One name stood out that afternoon among all the unfamiliar Greek and Balkan names and that was Frank Farina and the boy done good in later years I think.

I moved to Brisbane where I took to following the unimaginately named Easts, they were my local team, and the biggest news there seemed to be a teenager named Scott Playle moving to Rangers. I took a taxi one night to see Rochedale Rovers because they had aging Scotsman Danny McGrain playing and I took in the XXXX final at Perry Park between Olympic United and, umm, someone else.

I was back in Sydney in time for the NSL play off final which St George won 4-0 against APIA after beating Preston Makedonia in one of the play offs, a system that left me bewildered.

My first impressions of Australian football was that apathy ruled, there was little info available and there was always a good chance of a row breaking out. I was hooked.

I spent the next few years following a St George who could never repeat that Grand Final triumph of 1987. Who cared? We had Zoran Ilic and we had Don Parkes. The rest could go rot. We had Brighton Le Sands Fishing Club before kick off, we had the police chase us back to Banksia after the game and we had away days in Wollongong. Life was pretty good for a transplanted Anglo with an unkickable football habit.
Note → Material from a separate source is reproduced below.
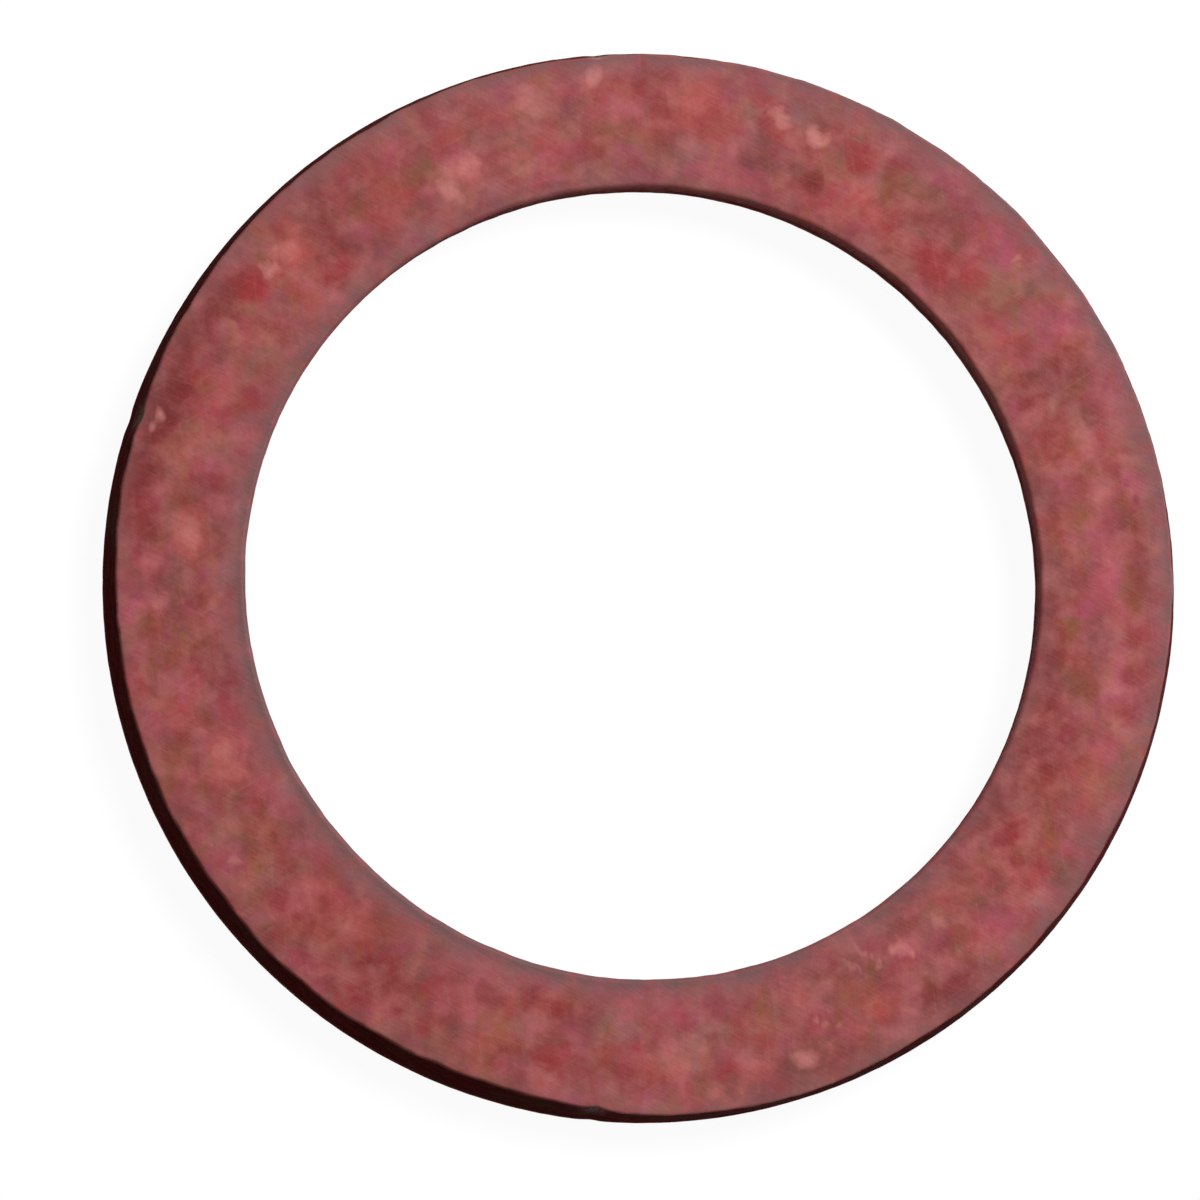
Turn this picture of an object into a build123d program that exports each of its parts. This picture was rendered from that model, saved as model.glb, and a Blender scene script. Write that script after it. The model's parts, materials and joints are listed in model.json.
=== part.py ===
"""Flat ring gasket, punched from red vulcanised fibre sheet.

It is one piece: a thin ring that is clamped between two flat faces around a bolt or a pipe.
The hole and the rim are cut by punches that come down through the sheet, and each leaves its
own kind of edge. The punch rolls the sheet over on one side, shears a straight land, and the
rest of the thickness breaks away at a slant.

    hole: rolled at the top, then a straight land, then a break that opens downwards
    rim:  a break that widens downwards, then a straight land, then rolled at the bottom

Millimetres. The origin is the centre of the bottom face, and +Z is the ring's axis.
"""

import os

from build123d import *

# The ring
thread_diameter = 22.0  # of the bolt or pipe that it fits round
hole_clearance = 0.1  # on the diameter
ring_width = 3.95  # from the hole's land out to the rim's land
thickness = 1.5

# The rim's cut edge
rim_roll_radius = 0.15
rim_land_height = 0.40
rim_break_width = 0.15  # how far the break leans in towards the top face

# The hole's cut edge
hole_roll_radius = 0.14
hole_land_height = 0.50
hole_break_width = 0.05  # how far the break opens towards the bottom face

sharp_edge_radius = 0.04  # the rim's top edge and the hole's bottom edge, dulled by tumbling

hole_radius = (thread_diameter + hole_clearance) / 2
rim_radius = hole_radius + ring_width
rim_land_top = rim_roll_radius + rim_land_height
hole_land_bottom = thickness - hole_roll_radius - hole_land_height

# The section's corners, each as its distance from the axis and its height
rim_foot = (rim_radius, 0)
rim_crest = (rim_radius - rim_break_width, thickness)
hole_crest = (hole_radius, thickness)
hole_foot = (hole_radius + hole_break_width, 0)

rounded_corners = (
    (rim_foot, rim_roll_radius),
    (rim_crest, sharp_edge_radius),
    (hole_crest, hole_roll_radius),
    (hole_foot, sharp_edge_radius),
)

with BuildPart() as gasket_ring:
    with BuildSketch(Plane.XZ) as section:
        with BuildLine():
            Polyline(
                rim_foot,
                (rim_radius, rim_land_top),
                rim_crest,
                hole_crest,
                (hole_radius, hole_land_bottom),
                hole_foot,
                close=True,
            )
        make_face()
        for corner, radius in rounded_corners:
            nearest = section.vertices().sort_by_distance(corner)[0]
            fillet(nearest, radius=radius)
    revolve(axis=Axis.Z)

gasket_ring.part.label = "gasket_ring"

os.makedirs("parts", exist_ok=True)
export_step(gasket_ring.part, "parts/gasket_ring.step")
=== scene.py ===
"""Looks of the flat ring gasket: red vulcanised fibre, punched from sheet, lying on a white table.

The ring is one surface: its section is carried round the axis, and the marks of the punch, the press
and handling move it inwards, by a few hundredths of a millimetre on the faces and by up to about a
quarter of a millimetre along the rim's upper edge. Places on it are given by their angle, anticlockwise
from the picture's right, and by their distance from the axis.
"""

import json
import math

import bpy
import numpy as np
from mathutils import Matrix, Vector


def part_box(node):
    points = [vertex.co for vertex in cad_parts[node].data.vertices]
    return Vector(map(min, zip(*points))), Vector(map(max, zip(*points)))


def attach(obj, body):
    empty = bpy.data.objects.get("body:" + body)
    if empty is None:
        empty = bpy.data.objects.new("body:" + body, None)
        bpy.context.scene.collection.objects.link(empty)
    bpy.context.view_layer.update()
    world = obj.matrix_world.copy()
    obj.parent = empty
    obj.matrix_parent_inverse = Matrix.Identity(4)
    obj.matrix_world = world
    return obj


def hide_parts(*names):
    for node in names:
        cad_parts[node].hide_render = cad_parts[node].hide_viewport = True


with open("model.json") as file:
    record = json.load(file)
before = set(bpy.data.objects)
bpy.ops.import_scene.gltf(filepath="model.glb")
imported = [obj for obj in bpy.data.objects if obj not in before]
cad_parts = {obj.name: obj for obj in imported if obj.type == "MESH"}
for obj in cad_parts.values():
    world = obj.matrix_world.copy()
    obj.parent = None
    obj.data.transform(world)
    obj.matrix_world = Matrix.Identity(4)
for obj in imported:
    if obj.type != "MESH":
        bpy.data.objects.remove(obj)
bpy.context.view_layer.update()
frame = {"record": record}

MM = 0.001

# The section's sizes. The record holds the lands that the punches shear, and the rest is repeated here.
mounts = {mount["name"]: mount["dims"] for mount in frame["record"]["mounts"]}
hole_radius = mounts["hole"]["r_mm"] * MM
hole_land_height = mounts["hole"]["length_mm"] * MM
rim_radius = mounts["rim"]["r_mm"] * MM
rim_land_height = mounts["rim"]["length_mm"] * MM
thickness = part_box("gasket_ring")[1].z
rim_roll_radius = 0.15 * MM
rim_break_width = 0.15 * MM
hole_roll_radius = 0.14 * MM
hole_break_width = 0.05 * MM
sharp_edge_radius = 0.04 * MM

COLUMNS = 1000  # steps round the ring

# What the punches left uneven, as moves into the material
RIM_OVAL = (135, 0.02 * MM)  # one of the angles where the rim is drawn in most, and the wave's amplitude
HOLE_LOBES = (47, 0.015 * MM)  # the same for the hole's three lobes
# The rim's break where the punch's gap was wider or narrower: degrees, reach in degrees and how much
# further in the break goes, in millimetres
PUNCH_GAPS = ((205, 47, 0.125), (251, 12, 0.13), (283, 18, -0.145))
CREST_RAGGED = 0.06 * MM
HOLE_RAGGED = 0.03 * MM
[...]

Memories from them days are legion. Getting drenched watching St George lose 2-0 to APIA with a 40 yard screamer from pint pot Joe Watson. Police refusing to let us use trains back from an away game and John Filan giving me a lift home. Lambert Park hedge burning down. Pele doing a lap of honour at St George and the massed ranks of the Saints Sunday Service yelling ‘You’ll Never Play For St George’ and ‘We All Agree, Ilic Is Better Than Pele.’
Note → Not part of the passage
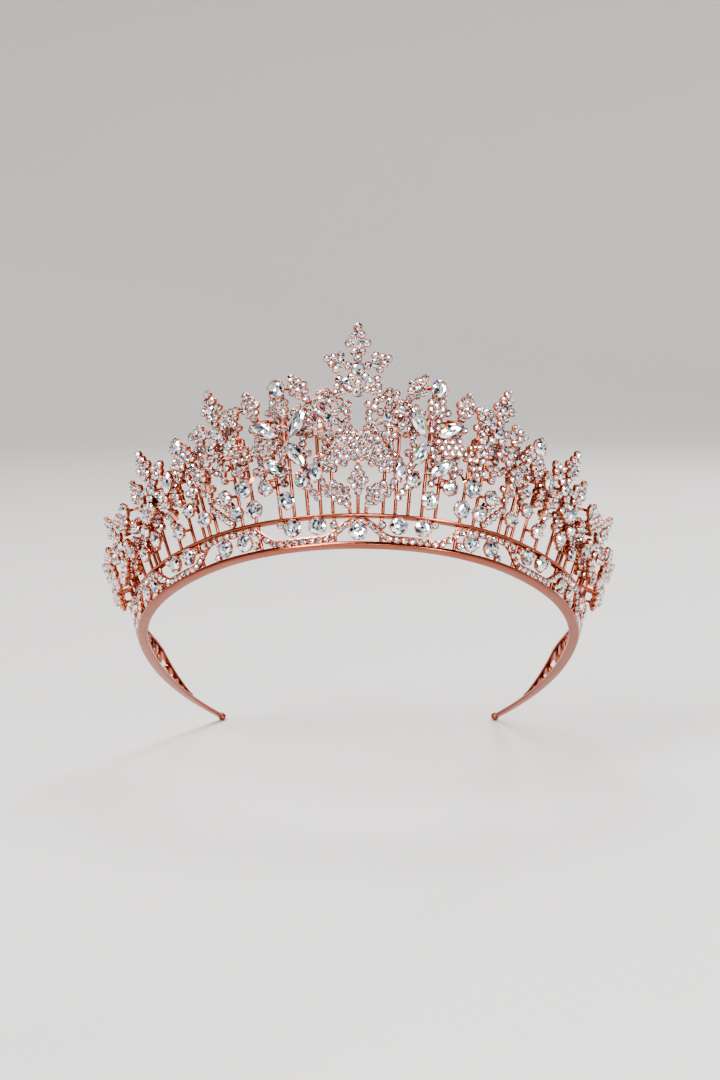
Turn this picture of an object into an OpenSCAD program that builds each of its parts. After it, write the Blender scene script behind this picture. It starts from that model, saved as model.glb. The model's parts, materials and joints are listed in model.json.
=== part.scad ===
// Bridal tiara. Two rails carry a gallery of round stones and a waved chain of small ones.
// Snowflakes, leaves, stemmed crystals and navette flowers stand above it. Lengths are in millimetres.
//
// A place on the tiara is (s, h): s is the length along the band from the middle of the brow, positive
// to the right, and h is the height square to the band's underside. "out" is the stand-off from the
// flared surface.

/* [Band] */
// Angle by which the band drops from brow to nape when worn
worn_tilt = 31.7; // [20:0.1:40]
// Radius of the band across the brow
brow_radius = 66; // [62:1:70]
// Radius of the band round the temples
temple_radius = 100; // [94:1:106]
// Radius of the arms behind the ears
arm_radius = 200; // [180:1:240]
// Angle of each arm's arc
arm_sweep = 25.5; // [22:0.5:27]
// Width of the lower rail, from its head side to its outside
lower_rail_w = 3.6; // [3:0.1:4]
// Thickness of the lower rail
lower_rail_t = 1.3; // [1:0.1:1.6]
// Width of the upper rail
upper_rail_w = 2; // [1.6:0.1:2.4]
// Thickness of the upper rail
upper_rail_t = 0.9; // [0.7:0.1:1.1]
// Height of the gallery over the band's underside
gallery_h = 9.2; // [8.8:0.1:10]
// Radius of the ball on each tip
tip_ball_r = 1.6; // [1.4:0.1:2]

/* [Ornament] */
// Outward lean of the gallery and the ornament
ornament_flare = 22; // [18:0.5:24]
// Thickness of the pierced plates that hold the small stones
plate_t = 0.9; // [0.7:0.1:1.2]
// Radius of the posts
post_r = 0.55; // [0.45:0.05:0.7]
// Thickness of the small stones over their plate
small_stone_t = 0.8; // [0.6:0.1:1]
// Depth of the cups behind the big stones
cup_t = 1.4; // [1:0.1:1.8]
// Thickness of the big stones over their cup
big_stone_t = 1.3; // [1:0.1:1.6]
// Wall of a cup round its stone
cup_wall = 0.3; // [0.2:0.05:0.4]

/* [Gallery stones] */
// Diameter of the gallery's round stones
gallery_stone_d = 5.3; // [5:0.1:5.6]
// Half the gap between the centres of a pair
pair_half_gap = 3.7; // [3.4:0.1:4]
// Length along the band from one pair to the next
pair_pitch = 23.2; // [22:0.1:24]
// Pitch of the stones in the waved chain
chain_pitch = 2.35; // [2.2:0.05:2.6]
// Diameter of the stones in the waved chain
chain_stone_d = 1.8; // [1.6:0.1:2]

/* [Hidden] */
$fn = 32;

// Band path: three arcs a side, each tangent to the next
brow_len = brow_radius * PI / 4;
temple_len = temple_radius * PI / 4;
arm_len = arm_radius * arm_sweep * PI / 180;
half_len = brow_len + temple_len + arm_len;
temple_shift = (temple_radius - brow_radius) * sqrt(0.5);
seat_y = brow_radius + temple_shift;
rail_step = 4;
solder = 0.05;
tie_r = 0.5;
tie_bite = 0.4;

// The flare fades out, and the gallery runs down to the lower rail, along the arms
flare_full_to = 115;
flare_gone_at = 150;
gallery_full_to = 158;
gallery_gone_at = 196;
arm_narrowing = 1.2;
upper_rail_end = 194;

// Depths at which things stand, out from the flared surface. Layers are a plate and its stones apart.
gallery_out = -0.6;
wave_out = 0.5;
post_out = -0.9;
first_layer = -0.3;
layer_gap = 0.1;
function layer_out(layer) = first_layer + layer * (plate_t + small_stone_t + layer_gap);
snowflake_out = 3.3;
cluster_out = 1;
navette_out = 2.4;
stem_out = 3.2;

// Path functions
function fraction(x, low, high) = min(1, max(0, (x - low) / (high - low)));
function heading(s) =
    let (a = abs(s))
    sign(s) * 180 / PI * (
        a < brow_len ? a / brow_radius :
        a < brow_len + temple_len ? PI / 4 + (a - brow_len) / temple_radius :
        PI / 2 + (a - brow_len - temple_len) / arm_radius);
function arc_radius(s) =
    abs(s) < brow_len ? brow_radius : abs(s) < brow_len + temple_len ? temple_radius : arm_radius;
function arc_centre(s) =
    abs(s) < brow_len ? [0, brow_radius] :
    abs(s) < brow_len + temple_len ? [-sign(s) * temple_shift, seat_y] :
    [sign(s) * (temple_radius - temple_shift - arm_radius), seat_y];
function foot(s) = arc_centre(s) + arc_radius(s) * [sin(heading(s)), -cos(heading(s))];
function flare(s) = ornament_flare * (1 - fraction(abs(s), flare_full_to, flare_gone_at));
function lower_w(s) = lower_rail_w - arm_narrowing * fraction(abs(s), gallery_full_to, half_len);
function gallery_top(s) =
    gallery_h - (gallery_h - lower_rail_t) * fraction(abs(s), gallery_full_to, gallery_gone_at);
function band_point(s, h, out = 0) =
    let (r = h * tan(flare(s)) + out)
    [foot(s).x + r * sin(heading(s)), foot(s).y - r * cos(heading(s)), h];
// How much longer the flared surface is than the band at height h
function spread(s, h) = 1 + h * tan(flare(s)) / arc_radius(s);

// The waved chain: 1 at a crest under the upper rail, -1 in a trough on the lower rail
wave_shift = 6.2;
wave_square = 1.5;
wave_step = 1.6;
function wave(s) = sin(90 * max(-1, min(1, wave_square * cos(180 * (abs(s) + wave_shift) / pair_pitch))));
wave_low = lower_rail_t + chain_stone_d / 2;
function wave_high(s) = max(wave_low, gallery_top(s) - upper_rail_t - chain_stone_d / 2);
function wave_h(s) = (wave_high(s) + wave_low) / 2 + (wave_high(s) - wave_low) / 2 * wave(s);
function wave_slope(s) = wave_h(s + 0.5) - wave_h(s - 0.5);

// Gallery stones stand below the chain's crests and above its troughs
first_pair = 15.4;
pair_count = 7;
gallery_rise = 0.6;
gallery_drop = 0.9;
gallery_pairs = [for (k = [0:pair_count - 1], j = [-1, 1]) first_pair + k * pair_pitch + j * pair_half_gap];
arm_stones = [[170, 4.2], [178.5, 3.2], [185, 2.6]];
gallery_places = concat(
    [[0, gallery_stone_d]],
    [for (side = [-1, 1], s = gallery_pairs) [side * s, gallery_stone_d]],
    [for (side = [-1, 1], a = arm_stones) [side * a[0], a[1]]]);
function gallery_h_at(s) = (gallery_top(s) + lower_rail_t - upper_rail_t) / 2 + gallery_rise
    - gallery_drop * wave(s) * fraction(-abs(s), -gallery_full_to - 4, -gallery_full_to);
chain_end = 160;
function chain_step(s) = chain_pitch / norm([1, wave_slope(s + chain_pitch / 3)]);
chain_half = [for (s = chain_pitch / 2; s < chain_end; s = s + chain_step(s)) s];
chain_places = [for (side = [-1, 1], s = chain_half) side * s];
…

You had to be there and I was there. In many ways my experiences down under changed the way I viewed football. in England there was guaranteed anonymity among the thousands but in NSL Australia you were quickly identified as being part of the scene and we all like to belong, don’t we? Players became more accessible and the whole thing was much more of a laff.

More memories. Giving John Kosmina stick at Sutherland during a NSW State League game and him giving it back. Australia beating Hajduk Split 1-0 at Parramatta in front of about 10,200 and the 200 were Aussie fans. Tony Krslovic getting a hat trick in State League. Andy Harper giving me his shirt. Frank Arok arranging lifts back to Sydney with the players after police banned us from the trains. MM methodically removing chairs from the upper deck while I was chatting up a sole passenger. Thousands of Swedish backpackers heading west when 1FK Gothenburg came for a friendly.

Western Samoa playing Chinese Taipei in an Olympic Qualifier. Seeing Arsenal in a 6 a side in Brisbane. Reading about players like Abbas Saad make the move to Singapore, then a football magnet for Aussies attracted by higher salaries and bigger wages I guess. Seeing Zvonomir Boban for the first time as a teenager with Partizan. Watching England win 1-0 at the SFS and losing my voice. Seeing South Melbourne Hellas beat Wollongong Macedonia 7-3 at Middle park. Heidleburg Alexander v Preston Makedonia with a police presence to match Millwall v West Ham.

It had to come to an end of course. All good things do. i finally left in July 1991 just a few days after seeing Adelaide City play Blackwood in the South Australia State League at Hindmarsh Stadium and I’ve never been back.

Football down under has changed beyond recognition. No more games against Fiji and New Zealand for the national team, the Socceroos have an Asian Cup Final date this weekend and the biggest and brightest no longer gravitate to Singapore or Malaysia. Instead the likes of Tim Cahill have become established names in England while Indonesia has seen promising young players like David Micevski try their luck.

My Australian experiences have also shaped many of my attitudes to football in the region I know cover with Jakarta Casual. Apathy in the SLeague? Seen if before. Crowd trouble and awful pitches in Indonesia? Show me something new!

Football is the world’s game because it is so bloody simple. And because it so bloody simple someone somewhere will soon put it right. Football belongs to everyone. The guys who run it for now, they won’t be around forever.